Vincent (V. G.) Electronics Co. Ltd.
Vincent (V. G.) Electronics Co. Ltd. was founded in Sanchong, Taipei County by Jammy Huang in 1972. After more than a quarter-century of undertaking OEM or ODM audio manufacturing for foreign companies, the company launched its own Audio Refinement brand in 1998 to target the U.S. and European markets.
AR amplifiers, preamp-processors and CD players quickly caught consumers' attention, with Chip Stern describing the company's Complete integrated amplifier in the April 1999 edition of Stereophile as "Laid-back, transparent, and totally neutral, The Complete delineated tonal details with pristine clarity." Within the industry, French company Yves Bernard Andre was similarly attracted, and sought cooperation with the Taiwanese company.
Presumably voicing the ambition of all within the audio world, Huang says that Vincent Electronics's aim is to reproduce music as close to the original performance as possible.
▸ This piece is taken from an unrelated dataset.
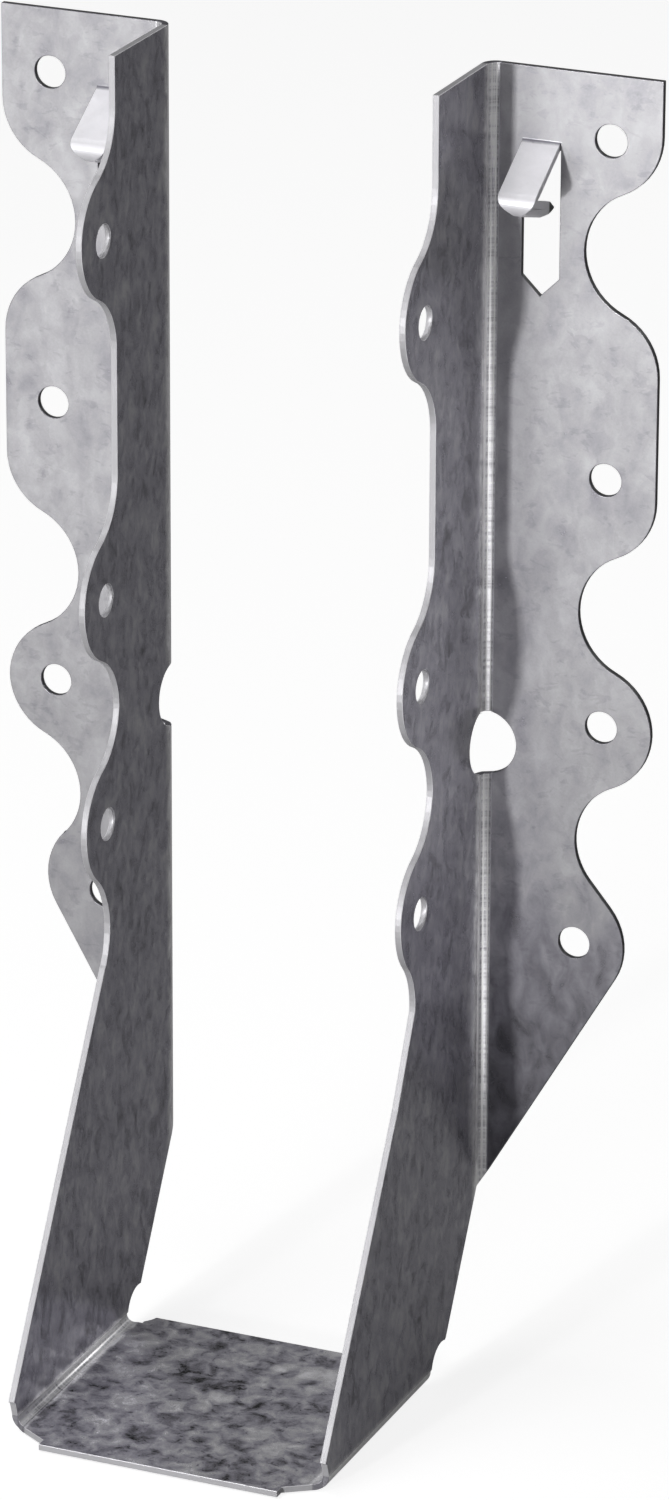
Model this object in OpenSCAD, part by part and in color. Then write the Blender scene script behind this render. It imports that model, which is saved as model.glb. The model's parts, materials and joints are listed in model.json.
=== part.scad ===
// Face-mount joist hanger, folded from one galvanised steel sheet.
// The header face is the plane Y = 0, the joist lies along Y, and Z = 0 is the middle of the four
// upper header nail holes. Heights below are measured up from the seat's underside.
// Values given as pairs are [left side, right side], seen from the joist.

/* [Sheet] */
// Thickness of the steel sheet
sheet_t = 0.8; // [0.7:0.02:1.2]
// Inside radius of every fold
fold_r = 1.05; // [0.8:0.05:1.6]

/* [Channel] */
// Clear width between the two side plates
channel_w = 39.7; // [37:0.1:44]
// Height from the seat's underside to the top edge
hanger_h = 162.3; // [150:0.1:180]

/* [Seat] */
// Distance from the header face to the front of the seat
seat_front = 50.45; // [49.5:0.05:60]
// Distance from the header face to the back of the seat
seat_back = 12.9; // [11.5:0.05:13.5]
// Distance from the middle to each end of the seat's front tongue
tongue_w = [15.3, 15.7]; // [14:0.05:16.5]
// Step at each end of the tongue
tongue_step = 1.3; // [0.8:0.05:2]
// Diameter of the notch behind each seat fold, on the plate and on the seat
heel_notch_d = [6, 6.7]; // [5:0.1:7]
// Distance from the header face to the middle of the heel notch
heel_notch_y = 12; // [11.5:0.1:12.5]
// Height of the heel notch's middle on the side plate
heel_notch_z = 1.3; // [0.8:0.1:1.6]

/* [Side plates] */
// Distance from the header face to the plate's front edge between lobes
plate_depth = 16.45; // [15:0.05:18]
// Radius of every lobe, bay and corner along the scalloped edges
scallop_r = 7.94; // [6:0.02:8.4]
// How far a lobe stands out, and how deep a bay cuts in
scallop_depth = 9.4; // [8:0.1:10]
// Heights of the front lobes on the left plate
left_lobe_z = [68.25, 96.65, 141.35]; // [60:0.05:145]
// Heights of the front lobes on the right plate
right_lobe_z = [63.35, 92, 136.7]; // [55:0.05:140]
// Slope of the lower edges from the vertical
slope_angle = 30; // [26:0.5:32]
// Distance from the header face to the front slope at seat level
toe_reach = 49.85; // [49:0.05:50.3]
// Distance from the header face to the back slope at seat level
heel_reach = [13.65, 13.07]; // [12.8:0.01:14.5]
// Radius of the valley under the lowest lobe
valley_r = [9.25, 7.94]; // [6:0.01:11]
// Height of the valley's middle
valley_z = [54.9, 52.2]; // [50:0.1:57]
// Angle at which the valley runs out into the front slope
valley_end_angle = [30, 6]; // [0:1:32]
// Height at which the edge under the valley joins the front slope
slope_top_z = [50, 40.7]; // [36:0.1:50]
// Height at which the front slope ends above the seat fold
toe_notch_z = 4; // [3:0.1:5]
// Depth of the notch in front of the seat fold
toe_notch_depth = 1; // [0.5:0.05:1.6]

/* [Header flanges] */
// Distance from the plate's inner face to the flange's outer edge
flange_w = 22.05; // [21:0.05:25]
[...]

In a recent interview with Taiwan Journal, he explained what he described his excessive sensitivity to sound quality as possibly due to his 10-year stint working in a hotel before setting up the company. "While working at the lobby of a hotel, I always enjoyed the live performances there. That is to say, this gradual influence of being bathed in the live performance sharpened my sensitivity to sound."
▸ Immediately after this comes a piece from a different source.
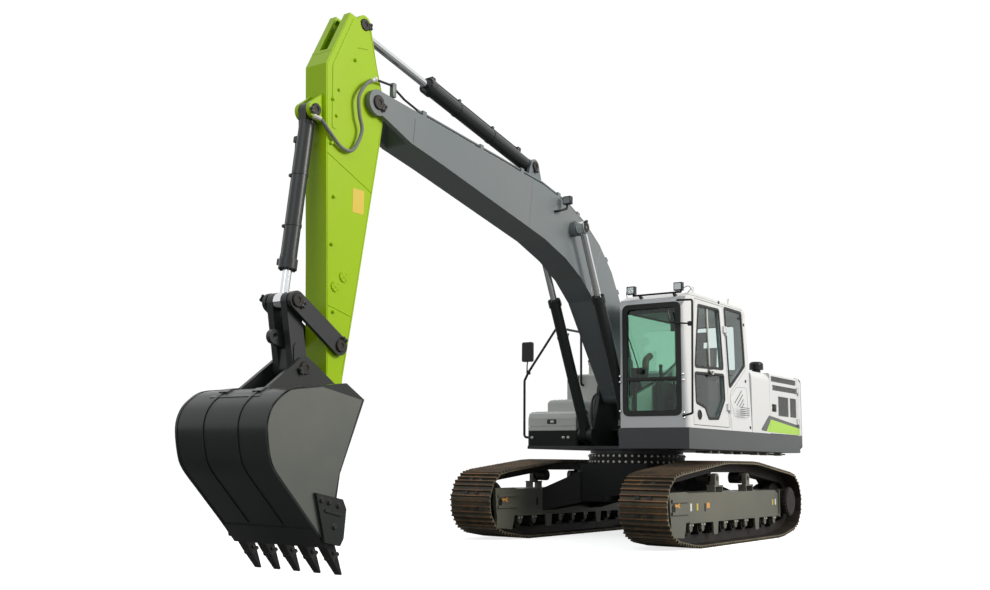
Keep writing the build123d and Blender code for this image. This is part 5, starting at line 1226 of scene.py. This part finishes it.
dusty_side = enamel("dusty_bucket_enamel", "#565A55", "#77776D", 0.42, 0.7, "#6B5A48")
SIDE_PLATE = [(6.115, 1.474), (6.372, 0.850), (6.425, 0.600), (6.470, 0.330), *lifted(ROLLED[2:], -0.010)]
plates = [sheet("side", [SIDE_PLATE], 0.003, 0.001, at(0, side * (BUCKET_SIDE + 0.0008), 0) @ SIDE)
          for side in (1, -1)]
finish_piece(plates, "bucket_side_dust", dusty_side, "bucket")
CUTTER_OUT = 0.577
cutter_bolt = bolt(0.020, 0.018)
cutter_places = [(6.400, 0.590), (6.510, 0.620), (6.600, 0.640), (6.440, 0.420)]
places = [p for x, z in cutter_places for p in both_sides(x, CUTTER_OUT, z)]
finish_piece(copies(cutter_bolt, places), "bucket_cutter_bolts", tooth_steel, "bucket")
ribs = [sheet("rib", [[(6.372, 0.500), (6.560, 0.545), (6.556, 0.565), (6.368, 0.520)]], 0.014, 0.003,
              at(0, side * (CUTTER_OUT + 0.005), 0) @ SIDE) for side in (1, -1)]
finish_piece(ribs, "bucket_cutter_ribs", bucket_enamel, "bucket")

TEETH, TOOTH_PITCH = 5, 0.240
tooth_axis = along((6.466, 0.330), (6.256, 0.030))
collar = cushion_block("collar", (-0.046, -0.050, 0.175), (0.046, 0.050, 0.205), 0.004, 1)
pin_head = turned("pin", [(0.014, 0.0), (0.014, 0.008), (0.009, 0.010)],
                  at(0, 0.048, 0.150) @ turn(-90, "X"), 12)
collars = copies(gather("collar", [collar, pin_head]),
                 [at(0, (index - 2) * TOOTH_PITCH, 0) @ tooth_axis for index in range(TEETH)])
finish_piece(collars, "tooth_collars", tooth_steel, "bucket")
print("bucket: strips, doubler, side plates, cutters,", TEETH, "collars")

# %% [markdown]
# ## Hoses
# Steel pipes carry oil along the boom, and hoses bridge the joints. A hose is a smooth line through a
# few points, swept with a round section, with a crimped fitting at each end. A hose that crosses a
# joint is carried by no body, while its end fittings follow the two bodies.

# %% Hoses
def hose(name, points, radius):
    """Round hose through the points, and the crimped fittings at its two ends."""
    line = smooth_line(points, 8)
    body = swept(name, line, radius, 2)
    rings = [(radius * share, height) for share, height in
             ((1.5, -0.012), (1.5, 0.014), (1.25, 0.018), (1.25, 0.060), (1.1, 0.064))]
    crimps = []
    for tip, inner in ((line[0], line[2]), (line[-1], line[-3])):
        run = Vector(inner) - Vector(tip)
        place = Matrix.Translation(tip) @ run.to_track_quat("Z", "Y").to_matrix().to_4x4()
        crimps.append(turned("crimp", rings, place, 8))
    return body, crimps


hose_rubber = moulded("wire_braided_hose_rubber", "#353838", 0.45, "#4C4D49", 0.003, 0.0003)
grey_sleeve = moulded("grey_hose_sleeve", "#6E7270", 0.6, "#85887F", 0.004, 0.0006)

# Boom pipe end to the bucket cylinder's foot, over the arm's pin.
lead = tube("lead", [(4.985, 0.152, 4.462), (5.20, 0.158, 4.510), (5.42, 0.172, 4.590),
                     (5.66, 0.176, 4.575)], 0.012, 0.08)
finish_piece(lead, "boom_tip_pipe", charcoal_enamel, "boom")
tip_clamp = cushion_block("clamp", (5.370, 0.150, 4.470), (5.420, 0.200, 4.615), 0.006)
finish_piece(tip_clamp, "boom_tip_clamp", graphite_enamel, "boom")
LOOP = [(5.66, 0.176, 4.575), (5.80, 0.186, 4.480), (5.890, 0.186, 4.330), (5.875, 0.184, 4.166),
        (5.830, 0.180, 4.010), (5.930, 0.170, 3.810), (6.070, 0.162, 3.795), (6.230, 0.158, 3.900),
        (6.330, 0.150, 3.985), (6.392, 0.120, 4.010)]
loop, crimps = hose("loop", LOOP, 0.017)
finish_piece(crimps[1], "arm_hose_fittings", zinc_steel, "arm")
finish_piece(crimps[0], "boom_hose_fitting", zinc_steel, "boom")
finish_piece(loop, "arm_hose", grey_sleeve, "arm")
loosen(loop)
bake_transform(loop)

# From the boom's lower pipe ends down to the upper structure.
for index, y in enumerate((0.152, 0.112, -0.112, -0.152)):
    drop, crimps = hose("drop", [(0.431, y, 2.299), (0.355, y, 2.120), (0.235, y * 1.05, 1.900),
                                 (0.170, y * 1.1, 1.700), (0.160, y * 1.1, 1.480)], 0.017)
    finish_piece(crimps[0], f"boom_foot_fitting_{index}", zinc_steel, "boom")
    finish_piece(crimps[1], f"platform_fitting_{index}", zinc_steel, "upper")
    finish_piece(drop, f"boom_foot_hose_{index}", hose_rubber, "upper")
    loosen(drop)
    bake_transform(drop)

# Hoses of the boom cylinders, beside the boom's foot.
bundle, fittings = [], []
for y in (-0.345, -0.300, -0.255, 0.265, 0.310, 0.355):
    bulge = y + math.copysign(0.03, y)
    body, crimps = hose("bundle", [(0.560, y, 1.400), (0.565, bulge, 1.640), (0.500, bulge, 1.840),
                                   (0.330, y, 1.900), (0.210, y, 1.720), (0.190, y, 1.480)], 0.018)
    bundle.append(body)
    fittings += crimps
finish_piece(bundle, "cylinder_hoses", hose_rubber, "upper")
finish_piece(fittings, "cylinder_hose_fittings", zinc_steel, "upper")
valves = [cushion_block("valve", (0.130, low, 1.190), (0.600, low + 0.150, 1.400), 0.012)
          for low in (0.245, -0.395)]
finish_piece(valves, "valve_blocks", cast_iron, "upper")
service = [tube("service", [(-2.30, y, z), (0.40, y, z), (0.52, y - 0.06, z)], radius, 0.06, 2)
           for y, z, radius in ((1.215, 1.122, 0.010), (1.160, 1.118, 0.014))]
grip_block = cushion_block("grip", (-0.020, 1.130, 1.100), (0.020, 1.240, 1.140), 0.006)
clamps = copies(grip_block, [at(x, 0, 0) for x in (-2.1, -1.55, -1.2, -0.62, -0.3, 0.12, 0.36)])
finish_piece(service, "service_pipes", hose_rubber, "upper")
finish_piece(clamps, "service_pipe_clamps", zinc_steel, "upper")
print("hoses: arm loop, four at the boom's foot,", len(bundle), "at the cylinders")

# %% [markdown]
# ## Boom details
# The boom's side plates are butt welded in lengths, so ground seams cross them. A work lamp stands
# off the left side on a short arm. Every lamp gets a lens and a rim, and the cab's lamps a cable.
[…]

This almost paranoiac insistence on sound quality has enabled top quality Audio Refinement products to gain acclaim from industry magazines as well as from the underground publication IAR Hotline!, which reviewed the Complete as "At US$980, and putting out 50 watts per channel, it is the obvious value leader in integrated amps, and indeed is the best solid state integrated amp we have yet heard at any price, surpassing big name high end units."
While he evidently enjoys such reviews, Huang believes that, as long as his company continues to manufacture high quality products, customers' word-of-mouth propaganda is more powerful than any form of advertisement.